A Unified Framework for Rethinking Policy Divergence Measures in GRPO
Qingyuan Wu, Yuhui Wang, Simon Sinong Zhan, Yanning Dai, Shilong Deng, Sarra Habchi, Qi Zhu, Matthias Gallé, Chao Huang
TL;DR
The paper addresses the sensitivity of policy updates in RLVR for LLMs to how policy divergence is constrained. It introduces a unified clipping framework that generalizes ratio-based and KL-based constraints, and identifies the KL3 estimator ${\rm KL3}_t(\theta)= w_t(\theta)-1-\log w_t(\theta)$ as an effective, low-variance divergence measure. Building on this, the authors propose ATR-GRPO, which implements an approximate trust-region clipping via KL3-derived ranges $[l_\delta^{ {\rm KL3}_{} }, u_\delta^{ {\rm KL3}_{} }]$, enabling asymmetric, data-efficient exploration while preserving GRPO efficiency. Theoretical analyses connect KL3-based clipping to ratio-based updates and demonstrate an entropy-driven exploration mechanism; experiments on mathematical reasoning benchmarks with Qwen3-1.7B and Qwen3-8B show improved training stability and final performance over state-of-the-art baselines.
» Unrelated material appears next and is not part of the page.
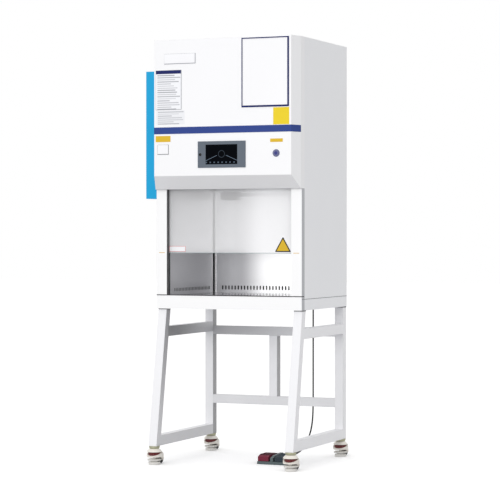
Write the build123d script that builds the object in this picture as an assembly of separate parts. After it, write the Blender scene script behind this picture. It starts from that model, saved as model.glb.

Overall, the work underscores the critical role of principled policy-divergence constraints in scalable RL for LLMs and offers practical methods for enhancing exploration and stability.
Abstract
Reinforcement Learning with Verified Reward (RLVR) has emerged as a critical paradigm for advancing the reasoning capabilities of Large Language Models (LLMs). Most existing RLVR methods, such as GRPO and its variants, ensure stable updates by constraining policy divergence through clipping likelihood ratios. This paper introduces a unified clipping framework that characterizes existing methods via a general notion of policy divergence, encompassing both likelihood ratios and Kullback-Leibler (KL) divergences and extending to alternative measures. The framework provides a principled foundation for systematically analyzing how different policy divergence measures affect exploration and performance. We further identify the KL3 estimator, a variance-reduced Monte Carlo estimator of the KL divergence, as a key policy divergence constraint. We theoretically demonstrate that the KL3-based constraint is mathematically equivalent to an asymmetric ratio-based clipping that reallocates probability mass toward high-confidence actions, promoting stronger exploration while retaining the simplicity of GRPO-style methods. Empirical results on mathematical reasoning benchmarks demonstrate that incorporating the KL3 estimator into GRPO improves both training stability and final performance, highlighting the importance of principled policy divergence constraints in policy optimization.